Schmid, Martin (2012) The Deputisation of the High Representative/Vice-President of the Commission: Making the Impossible Job Work. College of Europe EU Diplomacy Paper 02 / 2012. [Working Paper]
Abstract
By combining the post of the High Representative for Common Foreign and Security Policy with that of the External Relations Commissioner, the Treaty of Lisbon created the position of the High Representative of the Union for Foreign Affairs and Security Policy and Vice-President of the Commission (HR/VP), who is additionally tasked to chair the Foreign Affairs Council. This demanding job profile led scholars and observers to argue for the establishment of deputies, without which this position would be unmanageable. Given that the Treaty of Lisbon does not include an explicit provision that would allow for the HR/VP’s deputisation, this paper in a first step aims to assess what the legal possibilities and constraints with regard to the setting up of a deputisation system are. Taking into account that the HR/VP interacts with various actors of the institutional environment of the European Union (EU), the paper attempts to find out, in a second step, to what extent these actors allow for the HR/VP’s deputisation. Finally, it examines how the HR/VP’s replacement is assured inside and outside the EU in practice and to what extent those arrangements can be considered as efficient. An application of different interpretation methods to the Treaty on European Union (TEU) will first demonstrate that the teleological approach offers the most convincing arguments in order to argue for the lawfulness of deputies in EU primary law. As to the second research aim, an analysis of Rules of Procedures and political declarations will find that the environment – if at all – rather allows for other forms of the HR/VP’s replacement than deputisation by a person, who is placed under her authority.

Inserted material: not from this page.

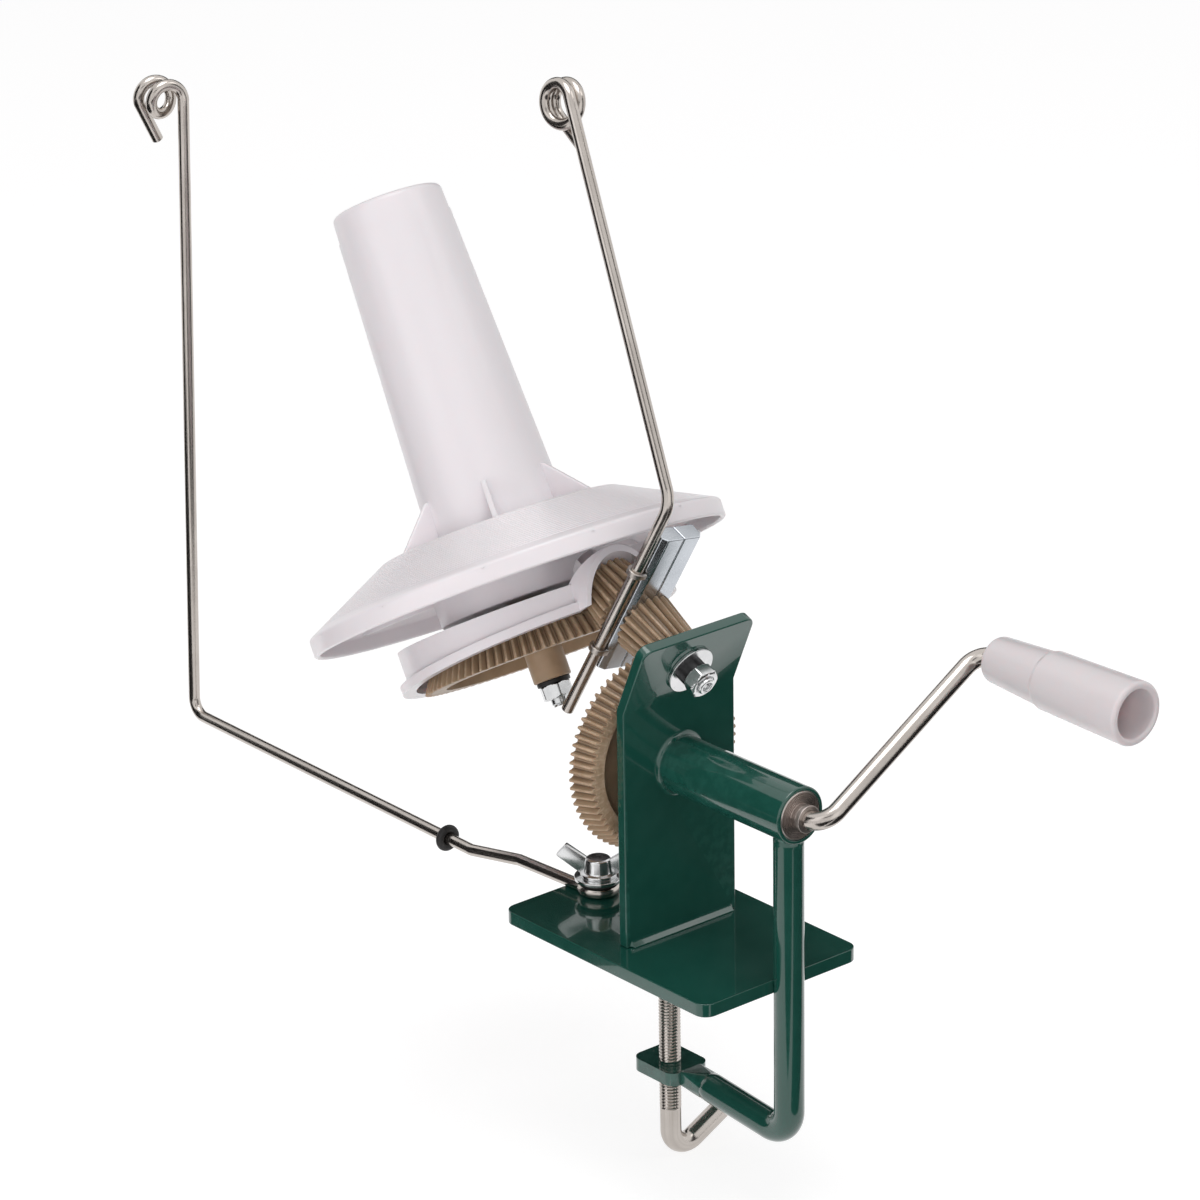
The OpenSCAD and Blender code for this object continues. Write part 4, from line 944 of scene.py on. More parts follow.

Ultimately, it will be shown that the lack of legal provisions is compensated by the expedient prioritisation of meetings by the HR/VP as well as by the establish-ment of practices which consist in forms of replacement but – to an increasing extent – also in deputisation, and which are subject to constant enhancements. The paper will conclude by advocating the expansion of such practices to other cases where the HR/VP’s replacement has to be assured, and most notably to the Commission, where the disadvantages of no deputisation prove to be intolerably high.